Westbrook/Nolen benching: Everyone here knows the duo was benched for the first half of the third place game against Texas A&M. Rumors around the arena mostly hit on Tubby Smith's desire to get the ball inside more often and the two guards' unwillingness to do so. What those watching on TV probably couldn't see is that during the entire first half against the Aggies, Nolen and Westbrook sat on the end of the bench looking entirely dejected. They looked ambivalent during huddles and timeouts. Now, while I take issue with how Nolen and Westbrook seemed to be handling the benching, it doesn't surprise me that there would be some concern with the offensive game plan the Gophers are putting forward. We're now in the third year of the Tubby-era and the Gophers continue to lack any continuity on offense or an identity altogether.
Entry Passes: If the reason for the benching was indeed related to a reluctance or inability for Nolen and Westbrook to get the ball inside, it's my belief that the coaching staff shares some blame. Other than Blake Hoffarber, can anyone here name a wing player on this team that is consistently capable of throwing an entry pass? The Gophers are abysmal at this and have been for two years. If Tubby believes that the Gophers need to play inside-out basketball, then his coaching staff really needs to teach these kids how to feed the post. Because at this point, they don't know how.

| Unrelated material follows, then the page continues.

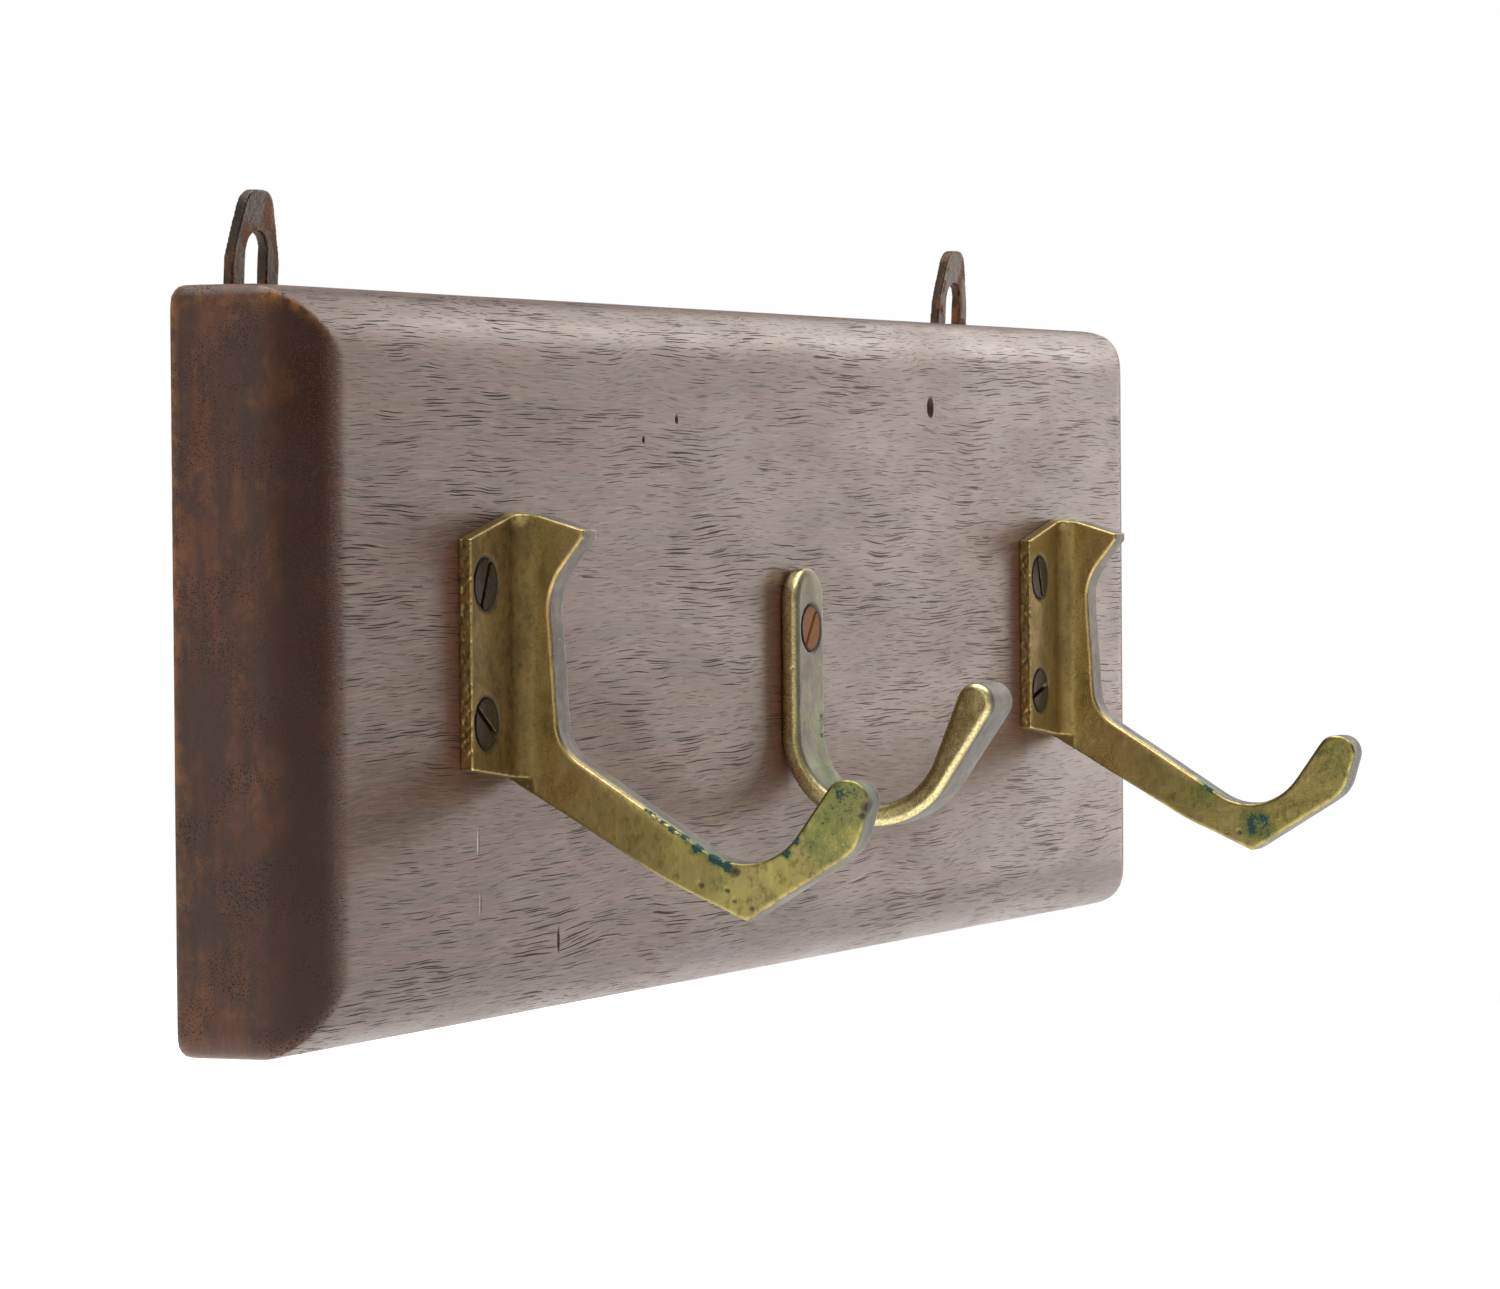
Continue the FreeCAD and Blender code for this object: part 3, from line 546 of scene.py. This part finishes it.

The team's best point guard: It was a point of discussion below and will likely be all season. Who is this team's best point guard? From my perspective, judging from this weekend, it's hands down Devoe Joseph. Many of you are spot on when you say Nolen is a great defender. Indeed he is. But Joseph isn't a liability on defense and when he was orchestrating the offense the Gophers did a number of things much better. They were able to get the ball inside. They moved without the ball significantly better and the offense against man defenses actually had some success. With Nolen on the court the offense at many points became incredibly stagnant unless Nolen was driving to the basket. Further, with Joseph leading the offense, all of a sudden the point guard can be a threat from outside offensively. If the Gophers are going to run a high pick and roll offense, then two things are needed from a point guard: 1) an ability to hit the open jumper and 2) an ability to feed the ball down low. Joseph does both far better than Nolen.
RSIII: Some of the talk over the last year-plus about RSIII "looking" disinterested has seemed silly. I don't care how he looks as long as he plays hard. Well, this weekend there were a number of times when RSIII was simply out-hustled for loose balls. Against Portland and the Aggies the Gophers as a team were out-hustled. RSIII certainly wasn't the only culprit, but his hesitance was obvious. It can't be about lighting a fire under RSIII anymore. I'm sure the coaching staff has tried that. RSIII simply needs to find the want-to necessary to play at this level. Right now he doesn't seem to have it.
"Tenacious" man defense: The talking point since Tubby Smith arrived was that the Gophers play a tenacious man-to-man defense. Well, in Anaheim, with the possible exception of the game against Butler, the Gophers' defense was anything but tenacious. If you want to watch a team that really does know how to swarm on defense, check out Bob Huggins' Mountaineers. West Virginia did to Portland exactly what we could have. They used superior athleticism and size to contest every shot. They beat Portland to loose balls, disrupted passing lanes and played help-side defense. Against the Gophers, Portland was able to consistently beat us off the dribble. They were able to get far too many open perimeter shots. There is absolutely no excuse for the Gophers to allow an inferior team athletically to consistently beat its "tenacious" man defense.
Who are the Gophers: It was sort of amusing to see the reaction of Minnesota fans after the win against Butler. There was talk of going to the Great 8. I was skeptical when hearing these fans because all I've seen through the first handful of games is the same team we saw last year that is simply one year older. When the team gets hot and hits its shots, it can probably play with most teams. But most of the time the Gophers are stagnant on offense, have no true scorer and play good but not great team defense. Unless Royce White and Trevor Mbakwe come back and have a meaningful impact, this Minnesota team is a middle-of-the-road major conference team.